OK, I know how to do that. Thank you.


----------



## wsommariva (Jan 3, 2010)

How did you attach the planks to the trriangle? I have been having fastening problems lately.


----------



## bofa (Jul 17, 2010)

Clamped with wood glue and used a brad nailer. Keep in mind this was done with short term use consideration. Pre-drilled holes and decking screws would probably be good for long term use.


----------



## rrich (Jun 24, 2009)

Finish...

After you have primed and painted with the first coat mix some play-sand into the second coat of paint. This will give a really nice non slip surface.

IIRC, you'll need 4-5 feet of run to rise 4-1/2 inches. I built one for the next door neighbor. I used 2x12 and CDX plywood. I carefully notched the ramp to fit around the the step and front door threshold. I had a 12" rise but the neighbor said that 8 feet was enough.

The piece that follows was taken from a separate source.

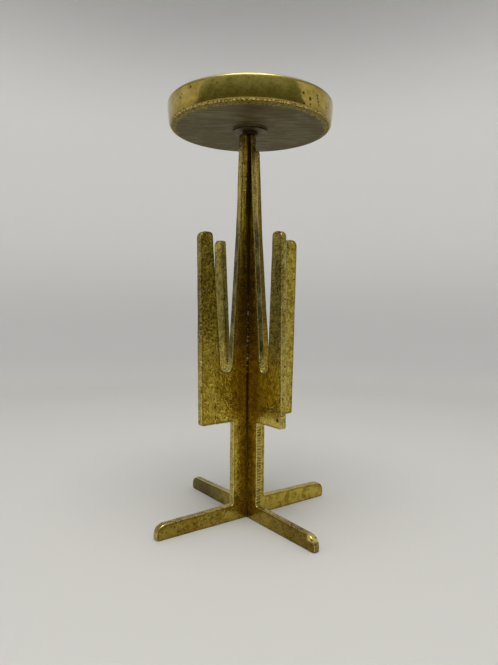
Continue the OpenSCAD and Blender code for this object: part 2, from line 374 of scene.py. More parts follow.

He didn't want the 12 foot ramp with a 3 foot square rest platform midway.

BTW - You should add curbs to the ramp so that a wheel chair doesn't run off the ramp sides.


----------



## wsommariva (Jan 3, 2010)

Ok, deck screws and glue. Thank you.


----------



## BWSmith (Aug 24, 2010)

General ADA rambling,could be long.........A month and a half ago get a call from one of wifey's child development "guru" friends.She's the director at a program for a very historic local college.Probably because of the historical nature of the joint,my name comes up.I didn't want the job of contracting the wheelchair ramp,but was very concerned that whomever did it,that they have some sensibility twds the hist. concerns.So,I did a detailed drawing with all the pertinant data(shot the elevat. with my dads 50 yo K&E transit).But to garner interest amongst the powers to be at the college,IOW's fat walleted alumni,I did the design format as a suitable for framing drawing.......After contacting some pretty $$$ hotshot architect buddies about ADA compliance issue's,which was basically to see of there was anything "new" I should be concerned with they gave me one pc of advice.Even though our design was compliant they strongly suggested we not call it a wheelchair ramp.Instead call it a sloped sidewalk.The reasoning is one of inspections.Again,this ramp is compliant...its just easier to sail through inspect. office if its NOT called a wheelchair ramp?Go figure,but if it helps someone...great,BW


----------



## sp5937 (Oct 27, 2010)

I recently built a ramp for a friend's family member, and it was a total of 32' long. I built it according to Washington State ADA, with a 1/12 slope, and built it 4' wide to allow for anything they wanted to take up the ramp. I came off the existing porch with a 6' ramp to a 5x7 platform to turn the corner to the continuing ramp down tot he ground. I added a concrete footing at the end to make a good end to blend the ramp to the ground. It turned out very well, and the customer was impressed. I would put pics up but do not know how...sorry!! I built it out of 2x6 treated framing, and 2x6 treated flooring also. The corner posts were 4x4 treated, and the railing was all out of 2x4 treated.


----------